All is well that ends well.
The 2023 Kenya Secondary School Sports Association (KSSSA) national Term Two games held in Kakamega in the past week will go down in history as one of the most successfully attended and followed school championships in years.
The mammoth turnout of fans had turned the games into a mesmerising canvas of colour and emotion.
Kakamega came alive, breathing masterpiece, a testament to the power of sport that unites and transforms, not just the players on the field, but the entire landscape of human connection.
In fact, the national finals at Bukhungu Stadium attracted crowds that have never been witnessed before. Not even the highly hyped Mashemeji Derby pitting two of Kenya’s most iconic clubs; Gor Mahia and AFC Leopards could pull the crowds witnessed in the entire period of the games.
The sprawling fields of Kakamega High School and Bukhungu Stadium buzzed with electric energy, and the once tranquil grounds were now a sea of movement and excitement.
Flags of every hue fluttered in the breeze, painting the air with streaks of crimson, azure, emerald, and gold.
The mammoth turnout of fans flooded the venue, their attire a vibrant tapestry of team colours.
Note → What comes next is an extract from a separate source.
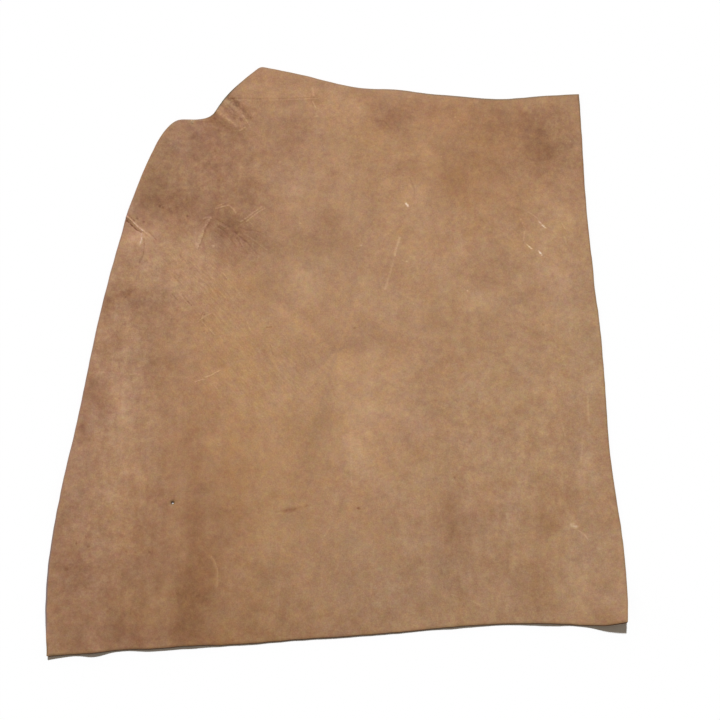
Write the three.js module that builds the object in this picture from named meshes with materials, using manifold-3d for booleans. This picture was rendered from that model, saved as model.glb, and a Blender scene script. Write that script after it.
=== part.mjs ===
// A single shoulder of vegetable-tanned cattle leather, lying grain side up as a flat, uncut hide is
// stored and sold. One piece of leather, cut straight down the spine and square across the rear, trimmed
// along the neck, and left to its natural line down the belly edge, with the notch of the foreleg between
// the belly and the neck. It lies flat, apart from soft rolls, lifted edges and a pinched pleat.
// Millimetres, +Z up. The origin is under the middle of the hide's box, on the surface it lies on.
// +Y points to the neck and +X to the spine.

import * as THREE from "three";
import { mergeVertices } from "three/addons/utils/BufferGeometryUtils.js";
import Module from "manifold-3d";

// Driving dimensions.
const THICKNESS = 3; // 7 to 8 oz leather
const SCAR_HOLE = { x: -245.2, y: -229.2, radius: 1.7, sides: 12 };

// The cut, as the points where each edge changes direction. Smooth curves run through them.
const REAR_CUT = [
  { x: -424.3, y: -452 }, // the corner with the belly edge
  { x: -350, y: -447 },
  { x: -315, y: -443 },
  { x: -262, y: -441.4 },
  { x: -210, y: -436.7 },
  { x: -165, y: -436.3 },
  { x: -103, y: -432.4 },
  { x: -60, y: -428.5 },
  { x: 5, y: -424.5 },
  { x: 73, y: -419.6 },
  { x: 126, y: -414.8 },
  { x: 153, y: -411.6 },
  { x: 182, y: -409.3 },
  { x: 241, y: -406 },
  { x: 312, y: -405.2 },
  { x: 373, y: -408 },
  { x: 400, y: -407.4 },
  { x: 425.5, y: -402.5 }, // the curled corner with the spine
];
const SPINE_CUT = [
  { x: 425.5, y: -402.5 },
  { x: 428.4, y: -378 },
  { x: 428.6, y: -326 },
  { x: 424, y: -271 },
  { x: 418, y: -225 },
  { x: 412.4, y: -179 },
  { x: 409, y: -143 },
  { x: 405.9, y: -60 },
  { x: 402.8, y: 5 },
  { x: 399.2, y: 51 },
  { x: 394, y: 98 },
  { x: 392, y: 134 },
  { x: 389.6, y: 157 },
  { x: 383.2, y: 252 },
  { x: 380.3, y: 348 },
  { x: 377.3, y: 405.4 }, // the corner with the neck
];
const BELLY_EDGE = [
  { x: -424.3, y: -452 },
  { x: -429.4, y: -386 },
  { x: -427.3, y: -314 },
  { x: -414.2, y: -225 },
  { x: -407, y: -185 },
  { x: -389.8, y: -99 },
  { x: -370, y: 17 },
  { x: -350.7, y: 110 },
  { x: -331.2, y: 188 },
  { x: -326.2, y: 209 }, // the lip of the pleat
  { x: -312.3, y: 253 },
  { x: -288.2, y: 314 },
  { x: -267, y: 351 },
  { x: -249, y: 365 }, // the round corner above the foreleg
  { x: -221, y: 365 },
  { x: -196.5, y: 371 }, // the notch of the foreleg
  { x: -184, y: 389.6 },
  { x: -176, y: 402.2 },
  { x: -158.2, y: 421 },
  { x: -122, y: 452 }, // the sharp tip of the neck
];
const NECK_CUT = [
  { x: -122, y: 452 },
  { x: -59, y: 438.7 },
  { x: 4, y: 422.5 },
  { x: 42, y: 415.8 },
  { x: 78, y: 414.9 },
  { x: 98, y: 413.7 },
  { x: 135, y: 408 },
  { x: 158, y: 406 },
  { x: 191, y: 402.9 },
  { x: 254, y: 398.4 },
  { x: 329, y: 404.2 },
  { x: 377.3, y: 405.4 },
];

// Where the hide stands off the surface: each row is the crest of a soft ridge, from one end to the other,
// with its height at each end and how far it spreads to either side. A lift is a ridge along the edge.
const RIDGES = [
  { what: "roll near the belly", x1: -206, y1: -120, x2: -214, y2: -470, rise1: 0, rise2: 3.4, spread: 46 },
  { what: "roll in the middle", x1: 172, y1: -180, x2: 178, y2: -430, rise1: 0, rise2: 2.2, spread: 34 },
  { what: "roll near the spine", x1: 309, y1: -190, x2: 309, y2: -430, rise1: 0, rise2: 2.8, spread: 36 },
  { what: "curled spine corner", x1: 390, y1: -365, x2: 425, y2: -403, rise1: 1, rise2: 15, spread: 58 },
  { what: "belly corner", x1: -398, y1: -425, x2: -428, y2: -458, rise1: 0, rise2: 4.5, spread: 40 },
  { what: "first rear wave", x1: -353, y1: -400, x2: -356, y2: -455, rise1: 0, rise2: 5.5, spread: 28 },
  { what: "second rear wave", x1: -270, y1: -405, x2: -273, y2: -450, rise1: 0, rise2: 4, spread: 30 },
  { what: "lifted belly edge", x1: -385, y1: -20, x2: -418, y2: -230, rise1: 0, rise2: 2.6, spread: 34 },
  { what: "belly edge pleat", x1: -331, y1: 212, x2: -266, y2: 164, rise1: 4.5, rise2: 0, spread: 17 },
  { what: "fold out of the notch", x1: -192, y1: 382, x2: -136, y2: 332, rise1: 4, rise2: 0, spread: 22 },
  { what: "buckle below the notch", x1: -213, y1: 160, x2: -196, y2: 212, rise1: 1, rise2: 2.4, spread: 19 },
  { what: "neck corner", x1: 350, y1: 378, x2: 380, y2: 408, rise1: 0, rise2: 3, spread: 40 },
];

function smoothCurve(points) {
  const bends = points.map((point) => new THREE.Vector3(point.x, point.y, 0));
  return new THREE.CatmullRomCurve3(bends, false, "centripetal");
}

const rearEdge = smoothCurve(REAR_CUT);
const spineEdge = smoothCurve(SPINE_CUT);
const bellyEdge = smoothCurve(BELLY_EDGE);
const neckEdge = smoothCurve(NECK_CUT);

// How many cells the sheet is divided into, stretch by stretch, with the share of the edge where each
// stretch ends. Columns go across from the belly to the spine. Rows go up from the rear to the neck, and
// run down a little from the belly to the spine, so that they meet the level stretch over the foreleg
// at an angle. Stretches are finer where the hide bends.
const COLUMNS = [
  { across: 0.16, cells: 9 },
  { across: 0.9, cells: 25 },
  { across: 1, cells: 6 },
];
const ROWS = [
  { belly: 0.07, spine: 0.07, cells: 5 },
  { belly: 0.58, spine: 0.52, cells: 19 },
  { belly: 0.79, spine: 0.68, cells: 10 },
  { belly: 0.845, spine: 0.735, cells: 6 }, // the round corner
  { belly: 0.862, spine: 0.765, cells: 1 }, // the level stretch over the foreleg
  { belly: 0.915, spine: 0.84, cells: 7 }, // the notch
  { belly: 1, spine: 1, cells: 7 },
];

// The lines between the cells, as shares of the way along the named edge.
function gridLines(stretches, edge) {
  const lines = [0];
  for (const stretch of stretches) {
    const from = lines.at(-1);
    for (let cell = 1; cell <= stretch.cells; cell++) {
      lines.push(from + ((stretch[edge] - from) * cell) / stretch.cells);
    }
  }
  return lines;
}

// The place in the hide for a share across, and shares up the belly edge and up the spine: a patch
// stretched between its four edges.
function placeInHide(across, up, upSpine) {
  const rear = rearEdge.getPointAt(across);
  const neck = neckEdge.getPointAt(across);
  const belly = bellyEdge.getPointAt(up);
  const spine = spineEdge.getPointAt(upSpine);
  const rearChord = rearEdge.getPoint(0).lerp(rearEdge.getPoint(1), across);
  const neckChord = neckEdge.getPoint(0).lerp(neckEdge.getPoint(1), across);
  const fromRearAndNeck = rear.lerp(neck, up);
  const fromBellyAndSpine = belly.lerp(spine, across);
  return fromRearAndNeck.add(fromBellyAndSpine).sub(rearChord.lerp(neckChord, up));
}

// How far the flesh side stands off the surface. Between the ridges it lies flat on it.
function standOff(x, y) {
  let highest = 0;
  for (const ridge of RIDGES) {
    const along = new THREE.Vector2(ridge.x2 - ridge.x1, ridge.y2 - ridge.y1);
    const reach = new THREE.Vector2(x - ridge.x1, y - ridge.y1);
    const share = THREE.MathUtils.clamp(reach.dot(along) / along.lengthSq(), 0, 1);
    const aside = reach.addScaledVector(along, -share).length() / ridge.spread;
    const crest = THREE.MathUtils.lerp(ridge.rise1, ridge.rise2, share);
    const slope = aside < 1 ? (1 - aside * aside) ** 2 : 0;
    highest = Math.max(highest, crest * slope);
  }
  return highest;
}

// A box divided into the cells of the sheet, stretched onto the cut and laid over the ridges.
function layHide() {
  const columnLines = gridLines(COLUMNS, "across");
  const bellyLines = gridLines(ROWS, "belly");
  const spineLines = gridLines(ROWS, "spine");
  const columns = columnLines.length - 1;
  const rows = bellyLines.length - 1;
  const sheet = new THREE.BoxGeometry(1, 1, 1, columns, rows, 1);
  const corners = sheet.getAttribute("position");
  for (let i = 0; i < corners.count; i++) {
    const column = Math.round((corners.getX(i) + 0.5) * columns);
    const row = Math.round((corners.getY(i) + 0.5) * rows);
    const grainSide = corners.getZ(i) > 0;
    const { x, y } = placeInHide(columnLines[column], bellyLines[row], spineLines[row]);
    corners.setXYZ(i, x, y, standOff(x, y) + (grainSide ? THICKNESS : 0));
  }
  return sheet;
}

// The small round hole that an old scar left.
function scarHole() {
  const punch = new THREE.CylinderGeometry(
    SCAR_HOLE.radius, SCAR_HOLE.radius, 3 * THICKNESS, SCAR_HOLE.sides,
  );
  punch.rotateX(Math.PI / 2);
  punch.translate(SCAR_HOLE.x, SCAR_HOLE.y, THICKNESS / 2);
  return punch;
}

const wasm = await Module();
wasm.setup();

function solidOf(geometry) {
  const bare = geometry.clone();
  bare.deleteAttribute("normal");
  bare.deleteAttribute("uv");
  const merged = mergeVertices(bare, 1e-3);
  const mesh = new wasm.Mesh({
    numProp: 3,
    vertProperties: merged.getAttribute("position").array,
    triVerts: new Uint32Array(merged.index.array),
  });
  return new wasm.Manifold(mesh);
}

function geometryOf(solid) {
  const { vertProperties, triVerts } = solid.getMesh();
  const geometry = new THREE.BufferGeometry();
  geometry.setAttribute("position", new THREE.BufferAttribute(vertProperties, 3));
  geometry.setIndex(new THREE.BufferAttribute(triVerts, 1));
  geometry.computeVertexNormals();
  return geometry;
}

const leather = new THREE.MeshStandardMaterial({ color: 0xa78161, roughness: 0.62, metalness: 0 });
const hide = new THREE.Mesh(geometryOf(solidOf(layHide()).subtract(solidOf(scarHole()))), leather);
hide.name = "hide";

const shoulder = new THREE.Group();
shoulder.add(hide);

export default shoulder;
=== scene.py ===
# A single shoulder of vegetable-tanned cattle leather, laid out flat with its grain side up.
# Metres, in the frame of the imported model: +Y points to the neck and +X to the spine. The tables of
# creases and clouds are in millimetres.

import math

import bmesh
import bpy
import numpy as np
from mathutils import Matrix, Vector, bvhtree, noise


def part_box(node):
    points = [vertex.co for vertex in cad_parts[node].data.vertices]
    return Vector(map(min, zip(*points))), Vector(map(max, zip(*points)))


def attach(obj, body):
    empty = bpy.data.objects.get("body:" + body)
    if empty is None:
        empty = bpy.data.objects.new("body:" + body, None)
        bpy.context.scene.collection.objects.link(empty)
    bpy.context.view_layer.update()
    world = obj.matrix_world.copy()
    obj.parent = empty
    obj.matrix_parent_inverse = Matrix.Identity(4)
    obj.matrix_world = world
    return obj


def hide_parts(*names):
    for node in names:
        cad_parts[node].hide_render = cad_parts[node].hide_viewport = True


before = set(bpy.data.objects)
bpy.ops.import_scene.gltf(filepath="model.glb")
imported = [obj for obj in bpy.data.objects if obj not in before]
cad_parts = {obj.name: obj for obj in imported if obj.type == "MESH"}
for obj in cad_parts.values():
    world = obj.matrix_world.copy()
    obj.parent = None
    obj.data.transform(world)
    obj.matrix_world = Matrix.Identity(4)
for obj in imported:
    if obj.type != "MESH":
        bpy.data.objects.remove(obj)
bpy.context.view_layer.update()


# ---- The camera -----------------------------------------------------------------------------------
# It looks almost straight down on the hide, from the side of the rear cut, as a hide is shown for
# sale, with some room to the right of the hide.

CAMERA_TILT = math.radians(8)
CAMERA_DISTANCE = 1.824
LENS = 60.0
AIM_BESIDE_MIDDLE = Vector((0.0349, -0.0136, 0.0))

hide_low, hide_high = (Vector(corner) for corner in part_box("hide"))
hide_middle = (hide_low + hide_high) / 2
hide_middle.z = 0.0

camera_data = bpy.data.cameras.new("camera")
camera_data.lens = LENS
camera = bpy.data.objects.new("camera", camera_data)
bpy.context.scene.collection.objects.link(camera)
back_and_up = Vector((0.0, -math.sin(CAMERA_TILT), math.cos(CAMERA_TILT)))
camera.location = hide_middle + AIM_BESIDE_MIDDLE + back_and_up * CAMERA_DISTANCE
camera.rotation_euler = (CAMERA_TILT, 0.0, 0.0)
bpy.context.scene.camera = camera


# ---- The light ------------------------------------------------------------------------------------
# Soft light from high up beyond the neck, a little from the belly side, and a white room around it that
# throws back some warmth. Together they light a flat surface so that its colour shows as it is.

SUN_SHARE = 0.84
SUN_HEIGHT = math.radians(45)
SUN_FROM_NECK_TOWARDS_BELLY = math.radians(4)
SUN_SOFTNESS = math.radians(4)
ROOM_LIGHT = [(1 - SUN_SHARE) * warmth for warmth in (1.18, 1.0, 0.80)]

sun_data = bpy.data.lights.new("window_light", "SUN")
sun_data.energy = math.pi * SUN_SHARE / math.sin(SUN_HEIGHT)
sun_data.color = [(1 - room_part) / SUN_SHARE for room_part in ROOM_LIGHT]
sun_data.angle = SUN_SOFTNESS
sun = bpy.data.objects.new("window_light", sun_data)
bpy.context.scene.collection.objects.link(sun)
sun.rotation_euler = (SUN_HEIGHT - math.pi / 2, 0.0, SUN_FROM_NECK_TOWARDS_BELLY)


def add_node(tree, kind, settings=None, inputs=None):
    """A shader node with its settings. An input is a plain value, or the output that feeds it."""
    made = tree.nodes.new(kind)
    for name, value in (settings or {}).items():
        setattr(made, name, value)
    for name, value in (inputs or {}).items():
        if isinstance(value, bpy.types.NodeSocket):
            tree.links.new(value, made.inputs[name])
        else:
            made.inputs[name].default_value = value
    return made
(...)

The students' faces were adorned with intricate patterns, painted in shades that mimicked their school's crest.
The roars of the crowd reverberated like a symphony, each cheer harmonising with the next, creating a chorus of unwavering support. The unity of purpose was palpable; they were here to witness, not just a competition, but a celebration of athleticism and camaraderie.
As the final whistles blew, and new champions emerged, the atmosphere transformed once more. The victorious teams were enveloped in a kaleidoscope of jubilation, their elation radiating outward and infecting even the most stoic of onlookers.
Tears of joy mixed with the vibrant face paint, created rivulets of colour that ran down cheeks in joyful abandon.
Onjiko High School was among the schools that celebrated in joy after winning their maiden national title when they saw off Timbila 20-11 to win boys' 3x3 basketball title.
With a heart full of pride and a voice still hoarse from countless cheers, Onjiko High School's basketball coach Joseph Were stood before the jubilant crowd. His eyes gleamed with a mixture of joy, relief, and a profound sense of accomplishment as he shared his thoughts on this historic moment.
"Today, we have etched our names into the annals of basketball history," Were said, a wide grin lighting up his face.
"This victory is a testament to the dedication, hard work, and unwavering belief that our team has demonstrated throughout this incredible journey."
"I am proud of each player who wore the Onjiko jersey. Their determination, their grit, and their unyielding spirit have brought us here, standing as champions for the very first time."
Onjiko point guard Alvin Otieno was voted the Most Valuable player while Janet Ngoya won the girls’s MVP award after helping Ototo Mixed Secondary edge St Bridgit 14-8 to win the national title.
Kesogon Secondary School from Rift Valley (volleyball girls), Ototo Mixed Secondary School (basketball 3x3 girls), Ruthimitu (volleyball boys), Mwira Mixed Secondary School (rugby girls), and Oyugi Ogango Secondary School (netball) also won their maiden titles.
In football, St Anthony’s Boys Kitale midfielder Aldrine Kibet won the MVP award after helping the Rift Valley giants reclaim the title they won in 2019.
Kibet scored a brace as Kitale defeated Dagoretti High School 2-0 to win the title.
The Spain-bound midfielder's star rose even higher after trending on social media for the rest of Saturday evening and Sunday morning with his long-range thunder strike, being the highlight of the talks.
Kibet is set to join Nastic Sports Academy in Spain after completing his KCSE exams in November.
Another star on the rise was Koyonzo Secondary School’s Brandon Mulefu.
The giant winger scored 14 tries in rugby Sevens to add to his physic, speed, and physical style of play that lifted fans to their feet at the Bull Ring.